**What you have to do**. Please write out the complete listing that follows, exactly as it reads.

**Records for this exercise**.
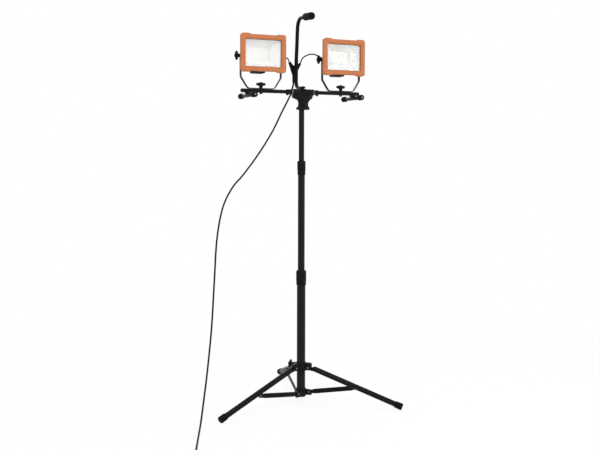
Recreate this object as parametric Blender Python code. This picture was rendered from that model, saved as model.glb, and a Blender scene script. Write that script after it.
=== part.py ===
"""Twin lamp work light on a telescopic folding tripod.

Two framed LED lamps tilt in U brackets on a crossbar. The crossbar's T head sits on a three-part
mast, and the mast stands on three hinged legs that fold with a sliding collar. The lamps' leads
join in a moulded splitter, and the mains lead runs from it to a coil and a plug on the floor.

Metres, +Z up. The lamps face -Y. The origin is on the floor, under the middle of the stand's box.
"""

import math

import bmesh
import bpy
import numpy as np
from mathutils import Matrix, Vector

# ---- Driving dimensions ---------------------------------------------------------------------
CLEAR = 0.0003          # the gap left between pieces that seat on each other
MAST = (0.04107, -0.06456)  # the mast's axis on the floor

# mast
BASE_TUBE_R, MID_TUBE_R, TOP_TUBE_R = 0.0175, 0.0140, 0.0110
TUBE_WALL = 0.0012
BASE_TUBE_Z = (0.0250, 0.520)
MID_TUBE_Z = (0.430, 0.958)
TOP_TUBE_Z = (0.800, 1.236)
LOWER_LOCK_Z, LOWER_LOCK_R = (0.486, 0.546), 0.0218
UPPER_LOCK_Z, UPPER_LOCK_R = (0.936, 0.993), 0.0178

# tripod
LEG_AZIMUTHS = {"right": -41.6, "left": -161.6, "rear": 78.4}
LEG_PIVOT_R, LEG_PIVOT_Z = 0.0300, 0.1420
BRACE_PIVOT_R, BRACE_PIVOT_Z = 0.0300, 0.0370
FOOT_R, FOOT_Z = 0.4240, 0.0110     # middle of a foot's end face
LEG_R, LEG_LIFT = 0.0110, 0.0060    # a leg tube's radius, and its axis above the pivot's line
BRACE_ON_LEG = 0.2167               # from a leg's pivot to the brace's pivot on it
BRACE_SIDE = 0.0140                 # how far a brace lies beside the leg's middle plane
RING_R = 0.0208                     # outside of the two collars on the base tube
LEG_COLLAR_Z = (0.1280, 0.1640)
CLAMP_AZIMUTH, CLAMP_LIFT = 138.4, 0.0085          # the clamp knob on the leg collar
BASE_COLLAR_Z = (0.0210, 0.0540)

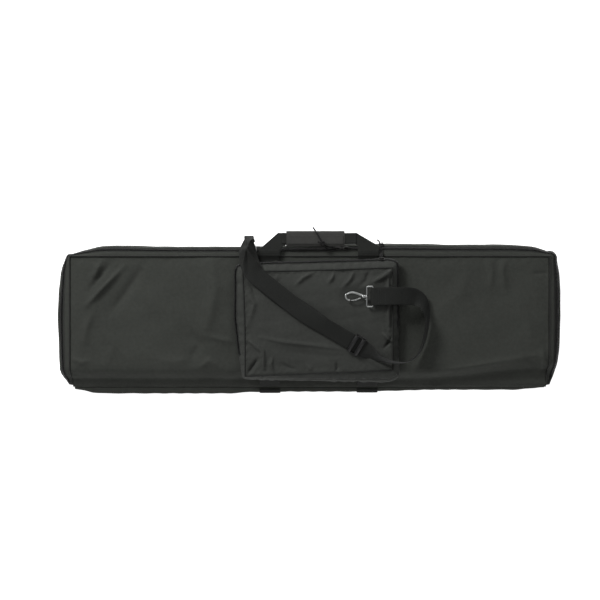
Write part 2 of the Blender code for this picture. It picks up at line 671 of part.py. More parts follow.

**Task response**.
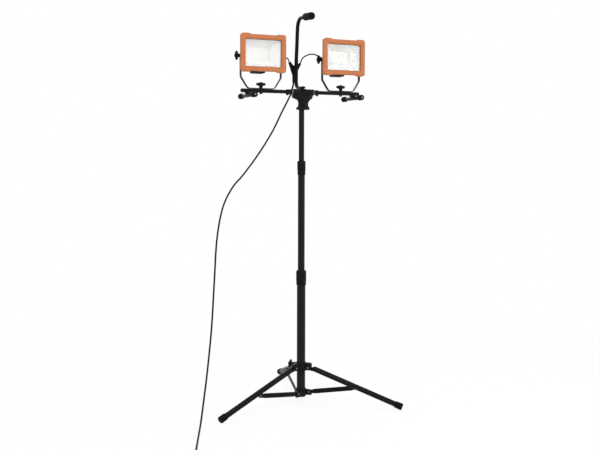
Recreate this object as parametric Blender Python code. This picture was rendered from that model, saved as model.glb, and a Blender scene script. Write that script after it.
=== part.py ===
"""Twin lamp work light on a telescopic folding tripod.

Two framed LED lamps tilt in U brackets on a crossbar. The crossbar's T head sits on a three-part
mast, and the mast stands on three hinged legs that fold with a sliding collar. The lamps' leads
join in a moulded splitter, and the mains lead runs from it to a coil and a plug on the floor.

Metres, +Z up. The lamps face -Y. The origin is on the floor, under the middle of the stand's box.
"""

import math

import bmesh
import bpy
import numpy as np
from mathutils import Matrix, Vector

# ---- Driving dimensions ---------------------------------------------------------------------
CLEAR = 0.0003          # the gap left between pieces that seat on each other
MAST = (0.04107, -0.06456)  # the mast's axis on the floor

# mast
BASE_TUBE_R, MID_TUBE_R, TOP_TUBE_R = 0.0175, 0.0140, 0.0110
TUBE_WALL = 0.0012
BASE_TUBE_Z = (0.0250, 0.520)
MID_TUBE_Z = (0.430, 0.958)
TOP_TUBE_Z = (0.800, 1.236)
LOWER_LOCK_Z, LOWER_LOCK_R = (0.486, 0.546), 0.0218
UPPER_LOCK_Z, UPPER_LOCK_R = (0.936, 0.993), 0.0178

# tripod
LEG_AZIMUTHS = {"right": -41.6, "left": -161.6, "rear": 78.4}
LEG_PIVOT_R, LEG_PIVOT_Z = 0.0300, 0.1420
BRACE_PIVOT_R, BRACE_PIVOT_Z = 0.0300, 0.0370
FOOT_R, FOOT_Z = 0.4240, 0.0110     # middle of a foot's end face
LEG_R, LEG_LIFT = 0.0110, 0.0060    # a leg tube's radius, and its axis above the pivot's line
BRACE_ON_LEG = 0.2167               # from a leg's pivot to the brace's pivot on it
BRACE_SIDE = 0.0140                 # how far a brace lies beside the leg's middle plane
RING_R = 0.0208                     # outside of the two collars on the base tube
LEG_COLLAR_Z = (0.1280, 0.1640)
CLAMP_AZIMUTH, CLAMP_LIFT = 138.4, 0.0085          # the clamp knob on the leg collar
BASE_COLLAR_Z = (0.0210, 0.0540)

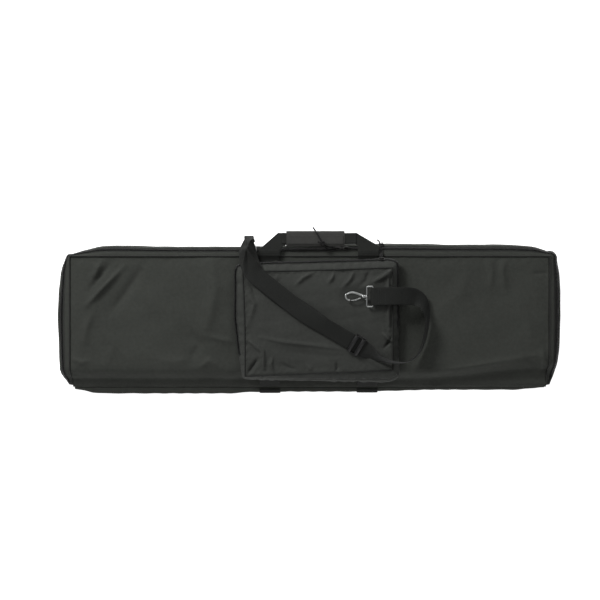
Write part 2 of the Blender code for this picture. It picks up at line 671 of part.py. More parts follow.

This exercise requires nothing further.